Eight of the media companies and non-profit organizations the Trudeau government consulted on its internet regulation bill have received federal funding.
In response to a question on the order paper in the House of Commons last week, Liberal MP and Parliamentary Secretary to the Minister of Canadian Heritage Julie Dabrusin listed nearly two dozen organizations the Liberal government had consulted on Bill C-10.
“In 2018, the government appointed the broadcasting and telecommunications legislative review panel to study Canada’s communications legislation,” said Debrusin.
“Following the publication of the panel’s report in January 2020, the minister and the department engaged with many stakeholders on the panel’s recommendations through various mechanisms, such as individual stakeholder meetings and roundtables.”
Among the companies Debrusin cited were the Canadian Media Producers Association, Rogers Media, Zoomer Media, Aboriginal Peoples Television Network (APTN), the Indigenous Screen Office, the Canada Media Fund, CBC/Radio-Canada and the Coalition for Diversity of Cultural Expression.

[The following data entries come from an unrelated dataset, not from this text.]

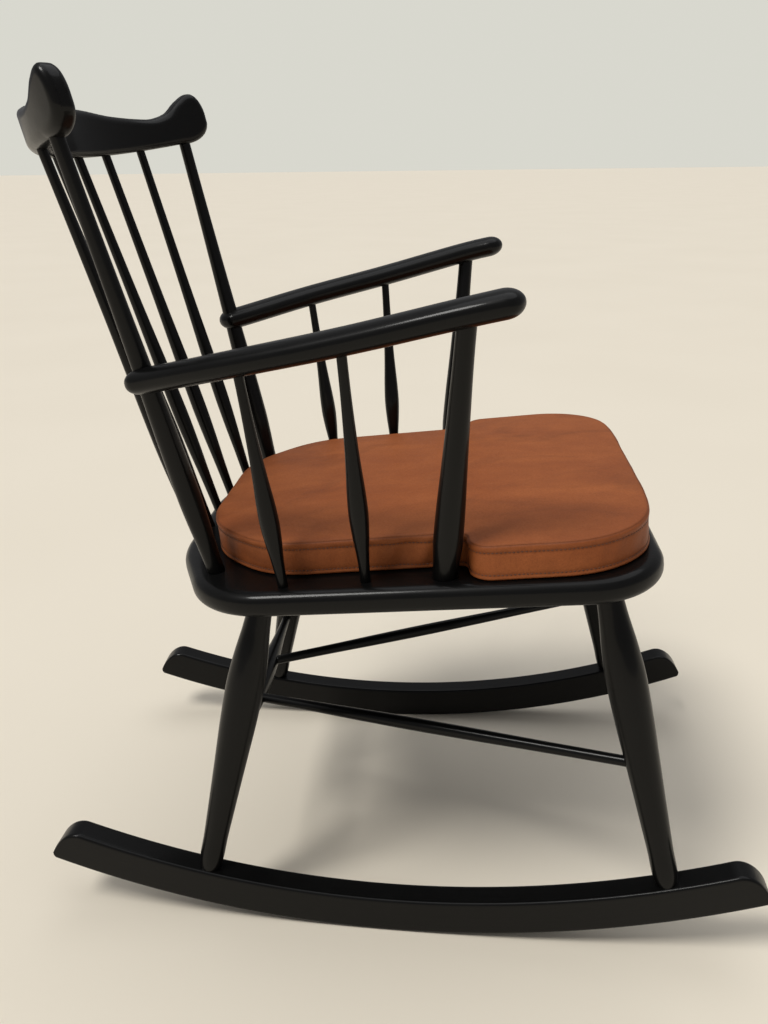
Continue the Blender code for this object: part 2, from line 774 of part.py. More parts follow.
def build_arms(shop, posts):
    post_radii = (ARM_POST_TOP_RADIUS, ARM_POST_SWELL_RADIUS, ARM_POST_FOOT_RADIUS)
    spindle_radii = (ARM_SPINDLE_TOP_RADIUS, ARM_SPINDLE_SWELL_RADIUS, ARM_SPINDLE_FOOT_RADIUS)
    for side, sign in (("left", 1), ("right", -1)):
        arm = f"arm_{side}"
        shop.add(arm, arm_mesh(sign))
        cut_arm_for_post(shop, arm, sign, *posts[side])
        head = arm_at(ARM_POST_Y[0], sign)
        foot = seat_point(sign * ARM_POST_FOOT_X, ARM_POST_Y[1])
        build_arm_upright(shop, f"arm_post_{side}", arm, head, foot, post_radii, ARM_POST_SWELL_AT)
        for number, (head_y, foot_y) in enumerate(ARM_SPINDLE_Y, 1):
            name = f"arm_spindle_{side}_{number}"
            head = arm_at(head_y, sign)
            foot = seat_point(sign * ARM_SPINDLE_FOOT_X, foot_y)
            build_arm_upright(shop, name, arm, head, foot, spindle_radii, ARM_SPINDLE_SWELL_AT)


def cushion_outline():
    wing = CUSHION_WING_HALF_WIDTH
    rear = CUSHION_REAR_HALF_WIDTH
    half = [
        (CUSHION_FRONT_STRAIGHT, CUSHION_FRONT, CUSHION_FRONT_CURVE),
        (wing, CUSHION_FRONT + CUSHION_FRONT_BOW, CUSHION_FRONT_CORNER),
        (wing - CUSHION_SIDE_TAPER, CUSHION_WING_BACK, CUSHION_WING_CORNER),
        (rear, CUSHION_WING_BACK, CUSHION_NOTCH_CORNER),
        (rear - CUSHION_SIDE_TAPER, CUSHION_BACK - CUSHION_BACK_SHOULDER, CUSHION_REAR_CORNER),
        (CUSHION_BACK_STRAIGHT, CUSHION_BACK, CUSHION_BACK_CURVE),
    ]
    return rounded_outline(both_sides(half))


def box_mesh(size, place):
    mesh = bpy.data.meshes.new("box")
    body = bmesh.new()
    bmesh.ops.create_cube(body, size=1.0, matrix=place @ Matrix.Diagonal((*size, 1.0)))
    body.to_mesh(mesh)
    body.free()
    return mesh


def build_cushion(shop):
    outline = cushion_outline()
    middle = seat_plane(GAP + CUSHION_THICKNESS / 2)
    rounding = CUSHION_EDGE_ROUNDING
    cover = slab_mesh(outline, CUSHION_THICKNESS, rounding, middle)
    shop.add("cushion_cover", cover, COGNAC_LEATHER)
    holes = new_collection("cushion_cover_sockets", shop.cutters)
    shop.sockets["cushion_cover"] = holes
    room = CUSHION_THICKNESS - 2 * CUSHION_WALL
    hollow = slab_mesh(outline, room, rounding - CUSHION_WALL, middle, CUSHION_WALL)
    add_object("cushion_hollow", hollow, None, holes)
    filling = CUSHION_WALL + GAP
    foam = slab_mesh(outline, CUSHION_THICKNESS - 2 * filling, rounding - filling, middle, filling)
    shop.add("cushion_foam", foam, CUSHION_FOAM)
    at_back = middle @ Matrix.Translation((0.0, CUSHION_BACK - CUSHION_WALL / 2, 0.0))
    slot = box_mesh((ZIP_LENGTH + 2 * GAP, CUSHION_WALL + 2 * GAP, ZIP_WIDTH + 2 * GAP), at_back)
    add_object("zip_slot", slot, None, holes)
    zipper = box_mesh((ZIP_LENGTH, CUSHION_WALL, ZIP_WIDTH), at_back)
    shop.add("cushion_zip", zipper, ZIP_TAPE)


def main():
    clear_scene()
    shop = Workshop()
    build_seat(shop)
    build_rockers(shop)
    legs = build_legs(shop)
    middle = build_rear_stretcher(shop, legs)
    build_diagonal_stretchers(shop, legs, middle)
    build_crest_rail(shop)
    posts = build_back(shop)
    build_arms(shop, posts)
    build_cushion(shop)
    shop.cut_sockets()


main()
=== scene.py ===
"""Looks of the rocking chair: black satin lacquer on turned wood, and a loose leather box cushion."""

import json
import math

import bmesh
import bpy
import numpy as np
from mathutils import Matrix, Vector
from mathutils.geometry import delaunay_2d_cdt


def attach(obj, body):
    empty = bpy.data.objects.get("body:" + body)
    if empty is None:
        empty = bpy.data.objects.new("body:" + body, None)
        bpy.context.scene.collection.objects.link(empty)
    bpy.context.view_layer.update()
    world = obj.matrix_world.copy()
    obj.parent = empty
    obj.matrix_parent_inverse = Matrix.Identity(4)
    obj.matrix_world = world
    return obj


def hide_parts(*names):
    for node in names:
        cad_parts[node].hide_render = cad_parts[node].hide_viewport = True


CHAIR = "chair"
CUSHION = "cushion"

# Camera: place, downward pitch, heading off +X, roll, and focal length for a 36 mm wide film
CAMERA_PLACE = (-0.986, -0.0585, 0.805)
CAMERA_PITCH = math.radians(21.5)
CAMERA_HEADING = math.radians(5.03)
CAMERA_ROLL = math.radians(0.75)
CAMERA_FOCAL = 42.19

# Seat and cushion plane, as in the frame
SEAT_HEIGHT = 0.4243
SEAT_TILT = math.radians(5.5)
SEAT_THICKNESS = 0.0265
SEAT_EDGE_ROUNDING = 0.0115
SEAT_CORNERS = ((0.2380, -0.2600, 0.075), (0.2170, 0.1940, 0.095), (0.085, 0.2500, 0.15))

ROCKER_LENGTH = 0.788
ROCKER_RADIUS = 1.10
ROCKER_HEIGHT = 0.043
ROCKER_THICKNESS = 0.028
ROCKER_ROUNDING = 0.0035
ROCKER_SPREAD = 0.210
ROCKER_SPLAY = math.radians(1.8)
ROCKER_LOW_POINT = 0.012
ROCKER_END_TOP = 0.026
ROCKER_END_BOTTOM = 0.0055
ROCKER_TIP_SHARE = 0.16

CREST_ARC_RADIUS = 0.268
CREST_ARC_BACK = 0.3612
CREST_LEAN = 0.22
CREST_BASE_HEIGHT = 0.808
CREST_HALF_LENGTH = 0.2435
CREST_THICKNESS = 0.0215
CREST_ROUNDING = 0.0080
CREST_TOP_EDGE = (
    (0.0, 0.050),
    (0.055, 0.0488),
    (0.105, 0.0440),
    (0.158, 0.0422),
    (0.190, 0.0485),
    (0.212, 0.0640),
    (0.2290, 0.0718),
)
CREST_EAR_DROP = 0.023
CREST_BOTTOM_RISE = 0.015
CREST_END_START = 0.201
CREST_END_RISE = 0.027

ARM_WIDTH = 0.042
ARM_THICKNESS = 0.0245
ARM_SQUARENESS = 2.35
ARM_ROUTE = (
    (0.167, 0.253, 0.609),
    (0.178, 0.226, 0.615),
    (0.210, 0.140, 0.637),
    (0.231, 0.040, 0.661),
    (0.247, -0.060, 0.687),
    (0.247, -0.110, 0.698),
)

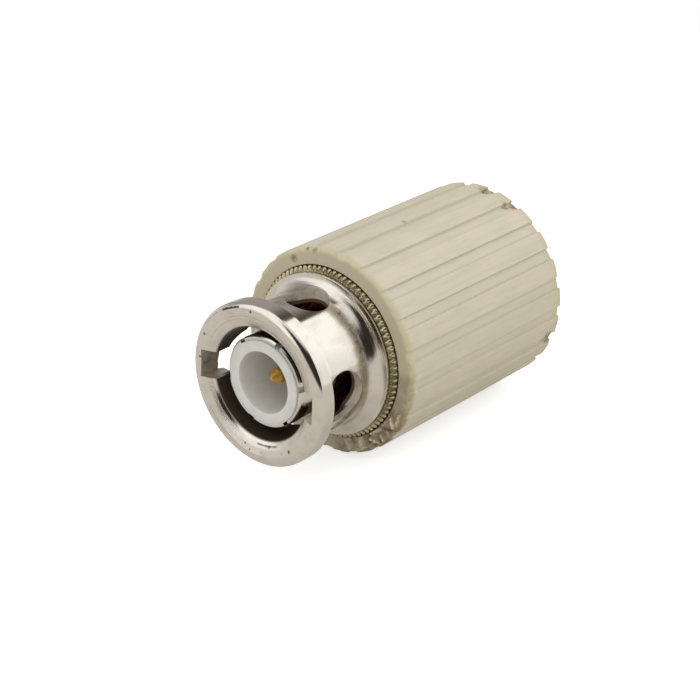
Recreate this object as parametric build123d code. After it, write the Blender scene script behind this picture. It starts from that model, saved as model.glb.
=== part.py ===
from build123d import *
import os
from math import acos, atan2, cos, hypot, pi, radians, sin

# Coaxial bayonet terminator: a plug with a resistor inside, in a ribbed insulating cover.
# Millimetres. On its side it rolls, so it stands on its closed back: the plug's axis is the Z axis,
# the mouth is at z = 0 and faces +Z. Angles run from +X towards +Y.
# The pieces are drawn lying, with depths behind the mouth along +Y, and upright() stands them up.

# Outer contact: the slotted tube in front of the plug body
contact_radius = 4.05
contact_wall = 0.35
contact_front = 1.1
contact_tip_chamfer = 0.12
contact_root_step = 0.3
finger_count = 6
finger_slot_width = 0.55
finger_slot_length = 6.6
finger_slot_angle = 7.0

# Coupling nut, inside: room for the jack's barrel, and a shoulder that pulls the flange
bore_room = 0.9
mouth_lead = 0.31
mouth_dish = 0.22
mouth_chamfer = 0.33
shoulder_depth = 11.2
chamber_wall = 1.4
ring_groove_depth = 0.4
nut_end_wall = 0.85

# Bayonet openings: the jack's two studs enter by slots and turn a quarter turn to the holes
stud_count = 2
slot_angle = -3.0
slot_width = 2.5
slot_reach = 1.2
window_radius = 2.3
window_depth = 4.1
window_turn = 3.6
pocket_length = 1.8
pocket_half_width = 1.43
cam_reach = 0.6
cam_width = 2.3
cam_rise = 1.8
cam_turn = 92.3
lock_hole_radius = 1.87

# Coupling nut, outside
ring_wall = 1.0
ring_length = 1.68
ring_nose_width = 0.5
ring_nose_length = 0.4
ring_edge_break = 0.06
ring_fillet = 0.98
barrel_wall = 0.5
flare_start = 7.05
flare_length = 1.15
flare_rise = 1.15
lip_height = 0.03
lip_length = 0.25
undercut_depth = 0.25
undercut_length = 0.2
knurl_step = 0.47
knurl_chamfer = 0.15

# Plug body behind the contact
flange_thickness = 1.1
tail_step = 1.3
tail_wall = 0.8
tail_engagement = 2.6

# White insulator and its bead
insulator_lead = 0.15
insulator_wall = 0.95
insulator_cavity_depth = 6.3
insulator_tail = 0.25
bead_thickness = 1.0

# Gold centre contact
pin_radius = 0.675
pin_tip = 1.9
pin_nose_radius = 0.3
pin_taper_length = 0.675
stem_radius = 0.9
collar_radius = 1.15
collar_front = 9.0
cup_radius = 0.9
cup_bore_radius = 0.45
cup_length = 0.8
cup_bore_length = 2.2

# Gasket, washers and snap ring
gasket_thickness = 1.0
washer_thickness = 0.3
spring_travel = 0.6
wave_sheet = 0.2
wave_count = 3
wave_samples = 8
snap_ring_thickness = 0.5
snap_ring_width = 1.15
snap_ring_gap = 40.0

# Resistor
lead_radius = 0.3
lead_engagement = 1.6
lead_length = 1.4
core_radius = 1.35
core_length = 8.0
cap_radius = 1.6
cap_wall = 0.2
cap_length = 1.4
sleeve_wall = 0.3
sleeve_overhang = 0.5

# Rear shell and end disc
shell_distance = 0.5
shell_wall = 0.65
shell_end_room = 3.1
shell_rim = 0.15
end_disc_thickness = 1.0
solder_height = 0.45
solder_radius = 1.3

# Insulating cover
cover_wall = 1.53
knurl_show = 0.38
cover_end_room = 1.5
cover_floor = 1.6
cover_step = 0.5
cover_front_round = 0.2
cover_back_round = 0.2
rib_count = 21
rib_groove_width = 1.03
rib_groove_depth = 0.25

# Clearances
press_gap = 0.02
running_gap = 0.05
seat_gap = 0.02
grip_gap = 0.01
overcut = 1.0


def turned(*outline):
    """A turned solid: corners given as (radius, depth), spun about the plug's axis."""
    return revolve(make_face(Polyline(*outline, close=True)), axis=Axis.Y)


def tube(inner, outer, front, back):
    return turned((inner, front), (outer, front), (outer, back), (inner, back))


def rod(radius, front, back):
    return turned((0, front), (radius, front), (radius, back), (0, back))


def at_angle(angle):
    """Turns a piece drawn on the +X side round the plug's axis, to the angle."""
    return Rot(0, -angle, 0)


def radial_pin(radius, near, far, depth):
    """A round cutter that points along +X, from one radius to another, at a depth."""
    return Pos((near + far) / 2, depth, 0) * Rot(0, 90, 0) * Cylinder(radius, far - near)


def block(near, far, front, back, low, high):
    """A square cutter on the +X side, between two radii, two depths and two heights."""
    return Pos((near + far) / 2, (front + back) / 2, (low + high) / 2) * Box(
        far - near, back - front, high - low
    )


def arc_middle(run, rise):
    """The middle of an arc that starts along its run and ends at its full run and rise."""
    radius = (run**2 + rise**2) / (2 * rise)
    half = atan2(rise, run)
    return radius * sin(half), radius * (1 - cos(half))


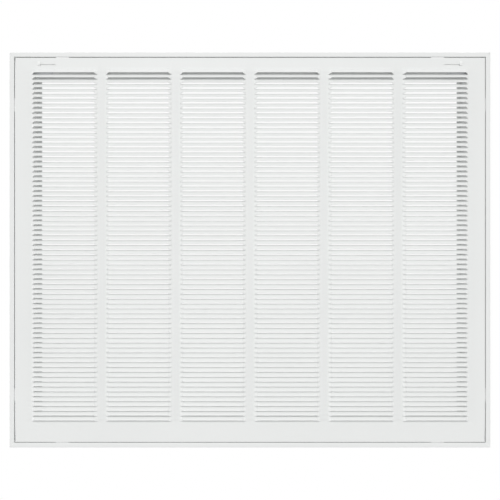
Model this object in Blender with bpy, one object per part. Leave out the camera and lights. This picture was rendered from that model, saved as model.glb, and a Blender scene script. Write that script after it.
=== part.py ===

Publicly available federal grant records revealed that all of the Canadian companies mentioned above had received federal funds since Prime Minister Justin Trudeau was elected in 2015.
The Canada Media Fund – which is a public-private endeavour founded by the Department of Canadian Heritage in 2010 – received a whopping $280,761,077 in federal funds in 2020.
Private companies like Rogers Media and Zoomer Media also benefited from the Trudeau government’s generosity in recent years. According to official data, Zoomer media received two payments in 2020 totaling $987,971 and $246,993 respectively. The company also received government funding in 2019 worth $987,971 and in 2018 for $1,045,168.
Meanwhile, Rogers Media, which owns several publications including Maclean’s and Chatelaine, also received a combined total of $3,228,009 in 2018 through the Canada Periodical Fund which is also managed by Canadian Heritage.
As previously reported by True North, the Coalition for Diversity of Cultural Expression also received taxpayer dollars in 2019 as well.
This is not the first time where the federal government has referenced government-funded groups to bolster their claims of support for Bill C-10.
In May, Canadian Heritage Minister Steven Guilbeault spoke of nearly a dozen Canadian organizations that have given support to Bill C-10 without revealing that they were recipients of government funds.